Yang lebih mengkhawatirkan, dugaan kekerasan verbal hingga fisik terhadap siswa juga mencuat. Dalam satu kejadian, dua siswa tunanetra yang dianggap lambat merespons perintah untuk mematikan keran air justru menjadi sasaran kemarahan.

“Beliau membanting pintu kamar mandi dengan keras dan berteriak dalam bahasa daerah: ‘Madelo walao boyi!’ Sebuah ucapan kasar yang sangat tidak pantas diarahkan ke anak-anak berkebutuhan khusus,” ucapnya yang jauh dari model Pendidikan inklusif yang menuntut empati, kesabaran, dan profesionalisme tinggi, terutama di lingkungan seperti SLB, yang setiap harinya diisi oleh anak-anak dengan kebutuhan khusus yang memerlukan pendekatan berbeda.

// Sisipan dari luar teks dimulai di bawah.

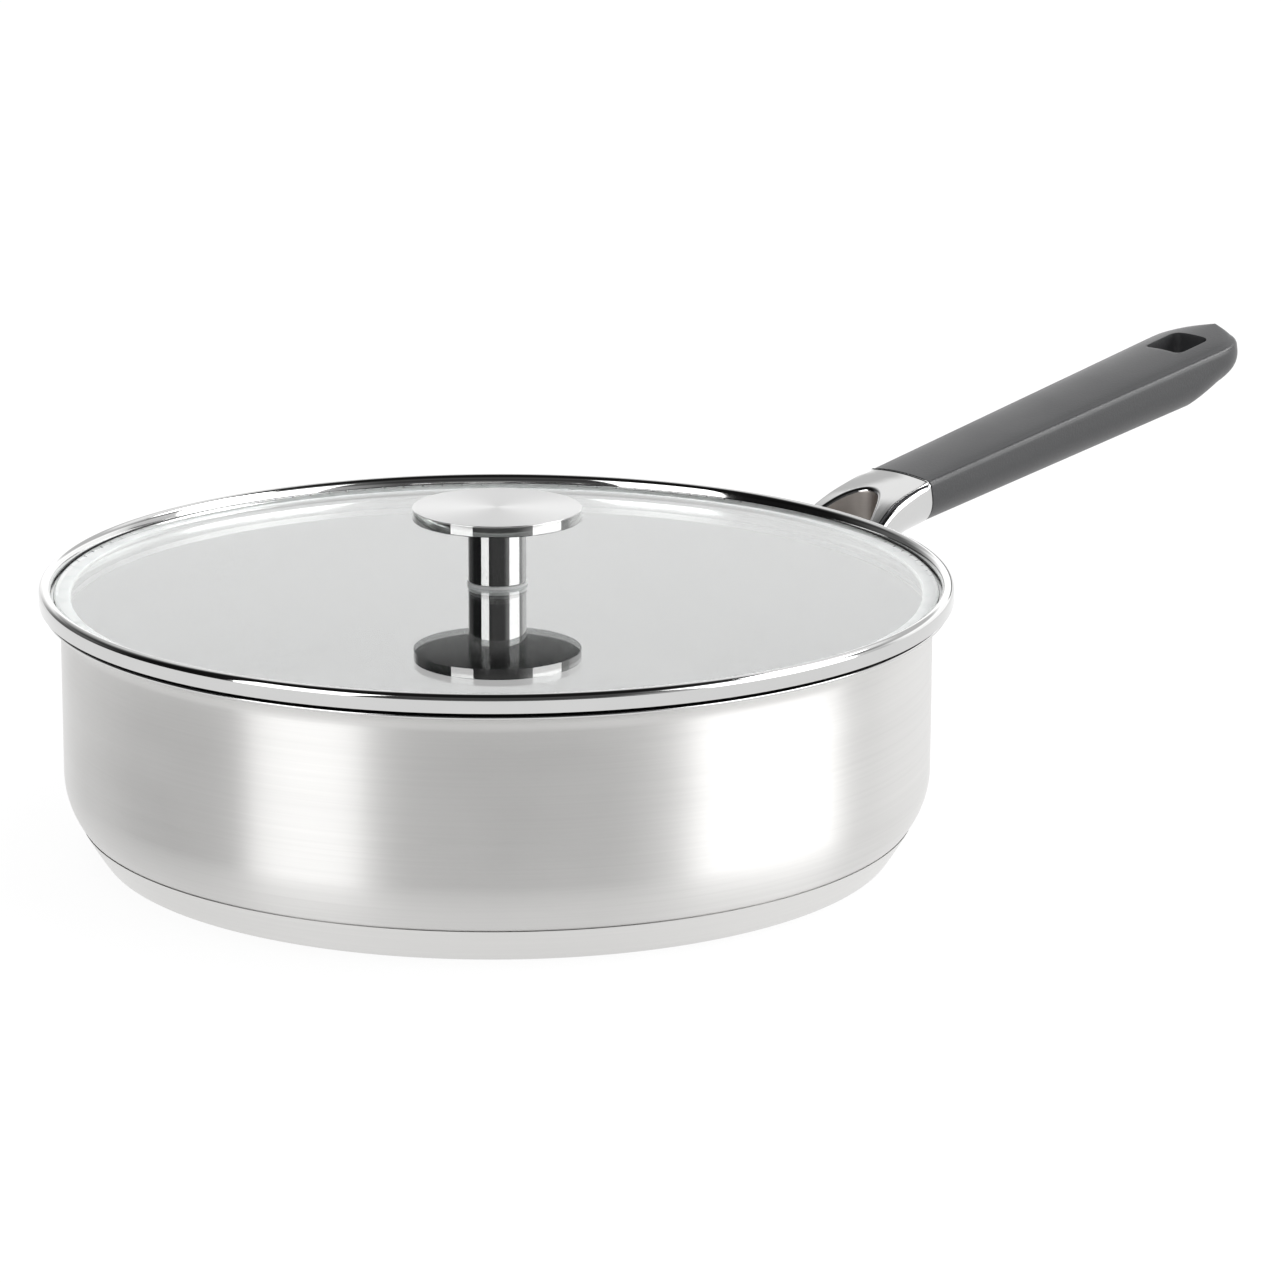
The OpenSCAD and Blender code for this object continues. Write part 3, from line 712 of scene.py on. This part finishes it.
class PAN_OT_base(bpy.types.Operator):
    """Turns the base's cap, with its rounded foot and the groove under the vessel"""

    bl_idname = "pan.base"
    bl_label = "Base cap"

    def execute(self, context):
        pan = context.scene.pan_sizes
        bowl, join_x = bowl_outline(pan, -0.02 * MM)
        foot = join_x - pan.foot_inset
        top = high("base_cap").z
        low_r, low_z = foot + 1.5 * MM, 1.2 * MM
        side = [(mix(low_r, join_x, i / 8) + 0.15 * MM * math.sin(math.pi * i / 8), mix(low_z, top, i / 8))
                for i in range(9)]
        edge = arc(foot, low_z, 1.2 * MM, -90, -40, 5)
        outside = [(0.0, 0.0), (foot * 0.9, 0.0)] + edge + side
        seat = [(x, z) for x, z in bowl if z < top and x > foot]
        inner = [(low_r - pan.cap_sheet, low_z), (foot - pan.cap_sheet, pan.cap_sheet), (0.0, pan.cap_sheet)]
        inner = [(min(seat[0][0], join_x - 1.6 * MM), seat[0][1])] + inner if seat else inner
        piece = turned("base_shell", outside + seat[::-1] + inner, pan.steps, 25)
        wear(piece, "cap")
        fit_out(piece, PAN_BODY, "base_steel", "base_cap")
        finish_nodes("core", "base_core")
        return {"FINISHED"}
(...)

Sayangnya, alih-alih menjadi pemimpin yang membina dan melayani, kepala sekolah justru diduga menjadi sumber ketakutan, penghambat proses belajar-mengajar, dan bahkan pelaku intimidasi terhadap mereka yang seharusnya dilindungi.

Kejadian ini bukan hanya mencoreng nama lembaga pendidikan tersebut, tetapi juga memperlihatkan bahwa sistem pengawasan terhadap institusi pendidikan inklusif di daerah masih sangat lemah.

Dinas Pendidikan dan instansi terkait diminta segera turun tangan, bukan hanya untuk menyelidiki, tetapi juga untuk memastikan perlindungan hak-hak dasar guru dan siswa.

Sementara itu dihubungi via whatsapp, Kepala Sekolah SLB Tilamuta, Trias Ibrahim Pambi menyampaikan bahwa masalah di SLB hanya masalah intern.

“Begini pak, masalahnya kan para guru ini dituntut untuk membuat jurnal, 3 hari lalu saya sudah sampaikan melalui grup whatsapp, bahwa untuk pemberkasan insentif, tolong disiapkan perangkat pembelajaran dengan instrumennya,” ungkapnya.

Menurutnya, hingga sampai kemarin tanggal 5 Agustus 2025, tidak ada satupun diantara mereka yang bawa maupun meminta tanda tangan untuk berkas jurnal yang dikirim ke dinas.

“Saya hari ini sudah dikegiatan. Tidak ada masalah sebenarnya pak karena saya menuntut kewajibannya mereka, dan saya siap tanda tangan yang penting ada perangkat pembelajaran,” katanya.